On a human level, the gospel was thought a foolish message and the apostles were deemed unsophisticated preachers. Their teaching was beneath the elite. They were mere fishermen and working-class nobodies. Peons. Rabble. That was the assessment of their contemporaries. (The same thing has been true of the genuine church of Christ throughout history. It is true in the evangelical world today. Where are the impressive intellects, the great writers, and the great orators esteemed by the world? They're not found, for the most part, in the church.) "For you see your calling, brethren, that not many wise according to the flesh, not many mighty, not many noble, are called" (1 Corinthians 1:26).

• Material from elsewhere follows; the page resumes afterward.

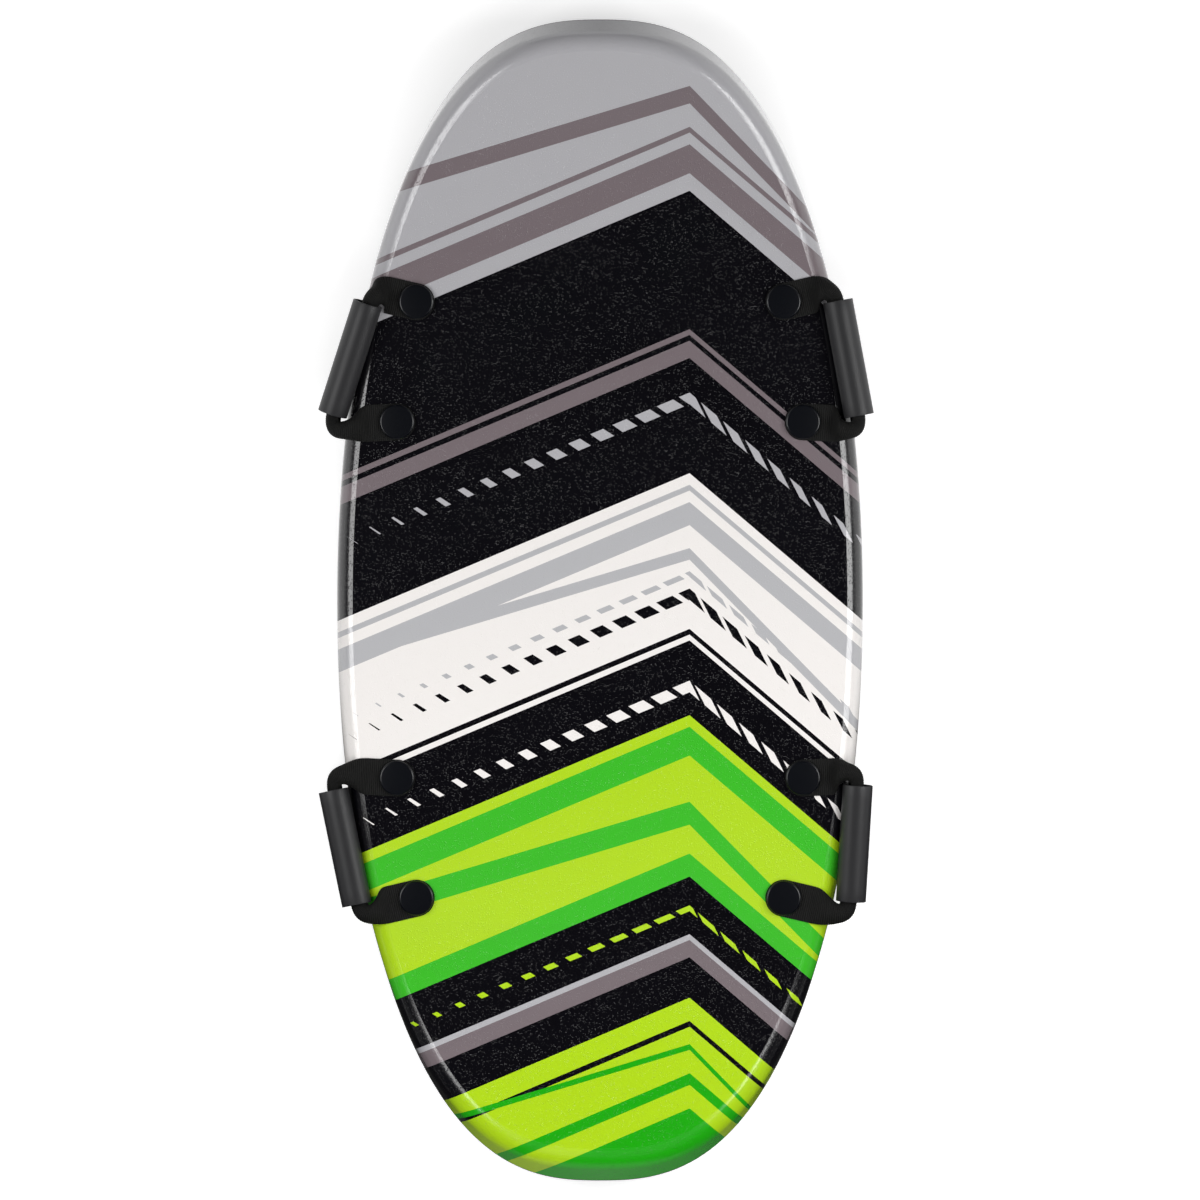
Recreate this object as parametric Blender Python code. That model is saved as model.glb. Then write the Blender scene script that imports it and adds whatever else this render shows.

"But God has chosen the foolish things of the world to put to shame the wise, and God has chosen the weak things of the world to put to shame the things which are mighty; and the base things of the world and the things which are despised God has chosen, and the things which are not, to bring to nothing the things that are, that no flesh should glory in His presence" (1 Corinthians 1:27-29). God's favorite instruments are nobodies, so that no man can boast before God. In other words, God chooses whom He chooses in order that He might receive the glory. He chooses weak instruments so that no one will attribute the power to human instruments rather than to God, who wields those instruments. Such a strategy is unacceptable to those whose whole pursuit in life is aimed toward the goal of human glory.
With the notable exception of Judas, these men were not like that. They certainly struggled with pride and arrogance like every fallen human being. But the driving passion of their lives became the glory of Christ. And it was that passion, subjected to the influence of the Holy Spirit—not any innate skill or human talent—that explains why they left such an indelible impact on the world.